Open Book Management is helping to bring the Finance Bottom Line up to the same level as the Great Food and Great Service Bottom Lines.

People actually own and are responsible for numbers. Not just reporting it. It helps people to be more business literate. (Also help their personal lives and financial issues.) It helps them when they become managers.

What kind of advice would he give someone wanting to change their culture and engagement.

You take input before decisions are made. 4 models for decision making:

Command – building is on fire, everyone out.

Collaborative – Hiring – get feedback and use that feedback in the decision that ultimately falls to one person (or a couple)

Consensus – all parties have to agree

Delegation – allow others to make it by giving them the right information and also allowing the decision to stand.

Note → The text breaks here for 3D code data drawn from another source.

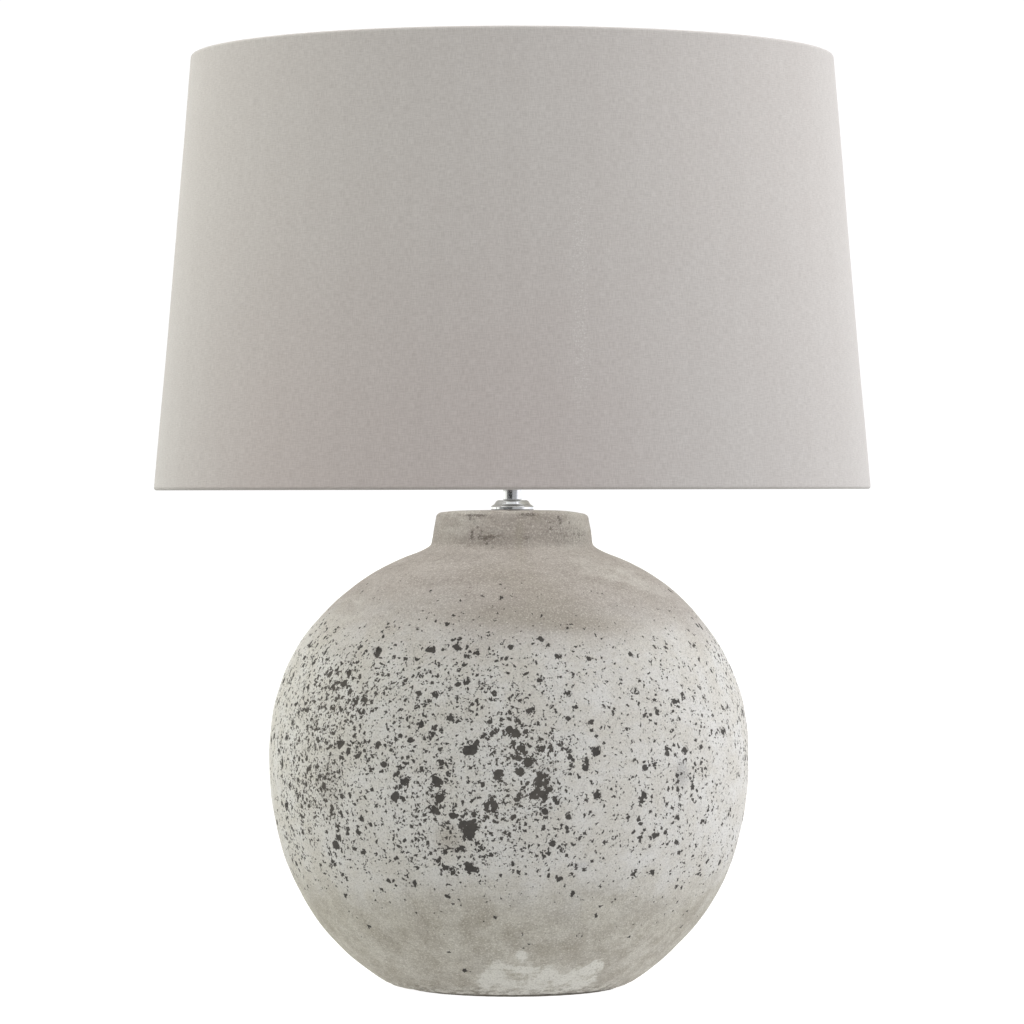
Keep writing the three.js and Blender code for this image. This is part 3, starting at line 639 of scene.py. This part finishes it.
def ceramic_material():
    """Whitewashed, pitted stoneware with a brown-grey wash on its shoulders, neck and lower body; on the
    shoulders and neck it is darkened further as painted shade from the lampshade.
    """
    p = Paint("whitewashed_ceramic")
    at = p.position()
    x, y, z = p.split(at)
    names = ("pit_edge", "crowd", "stain", "smudge", "neck_mark", "plaster")
    field = {name: p.attribute(name)["Fac"] for name in names}
    soft = p.noise(at, 55, 4, 0.6)
    cloud = p.noise(at, 24, 6, 0.62)
    fine = p.noise(at, 5, 6, 0.7)
    grain = p.noise(at, 1.0, 3, 0.6)
    brushed = p.noise(p.scaled(at, (0.35, 0.35, 1.6)), 14, 6, 0.68)
    ragged = p.add(p.about(cloud, 0.9), p.about(fine, 0.7))

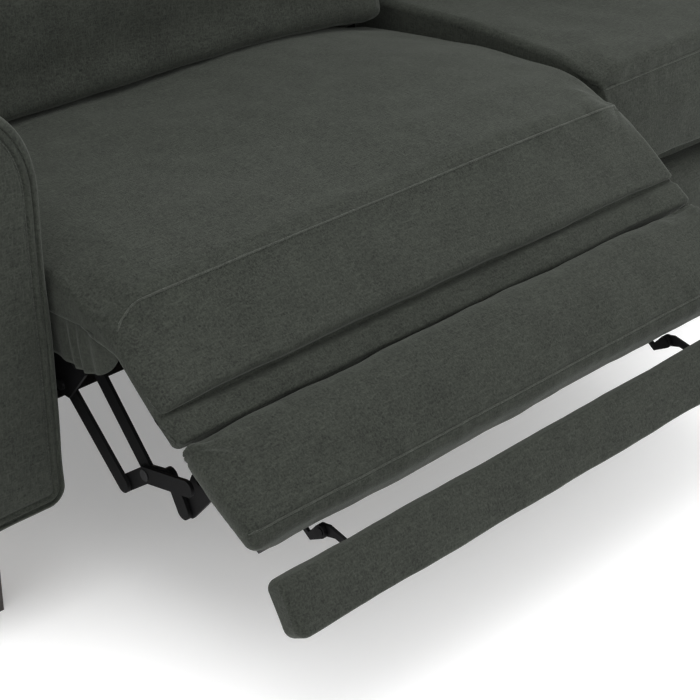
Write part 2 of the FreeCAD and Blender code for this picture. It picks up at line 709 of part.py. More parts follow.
make_base()
make_seat("left", True)
make_seat("right", False)
doc.recompute()

for item in doc.Objects:
    if "Invalid" in item.State or "Error" in item.State:
        raise RuntimeError(f"{item.Label} failed: {item.State}")
os.makedirs("parts", exist_ok=True)
for label, piece in nodes.items():
    shape = piece.Shape
    if shape.isNull() or not shape.isValid() or shape.Volume <= 0:
        raise RuntimeError(f"{label} has no valid solid")
    shape.exportStep(f"parts/{label}.step")
print(len(nodes), "sub-parts written")
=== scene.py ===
"""Looks of the two-seat reclining sofa: upholstery, stitching and finishes over its frame."""

import json
import math

import bmesh
import bpy
import numpy as np
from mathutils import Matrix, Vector, kdtree, noise


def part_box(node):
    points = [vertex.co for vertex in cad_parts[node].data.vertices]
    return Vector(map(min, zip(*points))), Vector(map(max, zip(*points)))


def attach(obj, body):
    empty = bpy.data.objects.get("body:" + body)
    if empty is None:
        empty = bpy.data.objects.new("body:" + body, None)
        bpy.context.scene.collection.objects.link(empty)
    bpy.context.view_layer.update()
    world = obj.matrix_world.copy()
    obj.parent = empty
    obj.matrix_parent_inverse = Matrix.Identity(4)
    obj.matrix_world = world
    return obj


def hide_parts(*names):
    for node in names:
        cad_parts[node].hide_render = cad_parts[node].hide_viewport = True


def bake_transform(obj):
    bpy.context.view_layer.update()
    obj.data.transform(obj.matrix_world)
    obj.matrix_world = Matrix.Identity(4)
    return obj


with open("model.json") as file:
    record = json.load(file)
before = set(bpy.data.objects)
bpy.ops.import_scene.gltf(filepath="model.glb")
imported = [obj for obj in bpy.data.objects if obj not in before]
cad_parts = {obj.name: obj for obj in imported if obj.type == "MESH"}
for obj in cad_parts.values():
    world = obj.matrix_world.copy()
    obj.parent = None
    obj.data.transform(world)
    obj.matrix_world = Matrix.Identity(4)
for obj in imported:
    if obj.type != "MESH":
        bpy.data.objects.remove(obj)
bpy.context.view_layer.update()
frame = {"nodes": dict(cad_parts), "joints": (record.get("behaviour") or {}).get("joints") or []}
joints = {joint["name"]: joint for joint in frame["joints"]}

SIDES = ("left", "right")

# Lengths are in metres.
BACK_LEAN = math.radians(12)
FLIP_TILT = math.radians(24.4)
FLIP_SWING = math.radians(150)
BAND_RECESS = 0.011       # how far the plain band lies behind the chaise pad's lip
LIP_FOLD = 0.008          # how much deeper the fold under that lip is
STATION_STEP = 0.005      # spacing of the rings that a pad is lofted through
SEAM_STEP = 0.002         # spacing of the points along a seam
ARM_CROWN = 0.118         # height of the rounded top of an arm
ARM_FOOT = 0.024          # radius of an arm's lower corners
SIM_FRAMES = 20           # length of each stuffing simulation
RING_STEP = 0.012         # spacing of the rings along the side of a boxed form
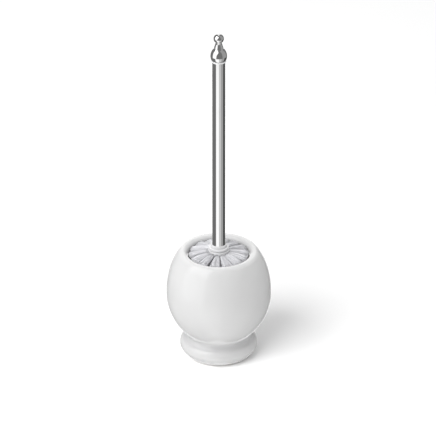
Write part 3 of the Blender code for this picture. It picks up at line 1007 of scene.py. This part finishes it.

Be mindful on the judgmental attitudes that can come up when listening to ideas that may not be the greatest of ideas. Ask for clarifying questions and more information.

What is a challenge the Zingerman’s Service Network? Long-term business sustainability because they’re reaching transition moments in the owner’s lives. How do you transition to the next generation and how does governance keep up with business growth?

What inspires Ron Mauer?   

Books on Lincoln and other leaders. What vision did they have and how did they manage something bigger than themselves?

What’s next for Ron and the ZSN? Make sure the services keep up with the businesses and grow ahead to keep the organizations moving forward.

Do they need to change the funding model to be fair and beneficial for all sizes of businesses?

Should they take on some outside customers?

What does ZingNet look like in the future?

As he gets older he’s thinking about how its going to work when he’s not there. And, how can he provide opportunity for the younger generation to improve and provide value.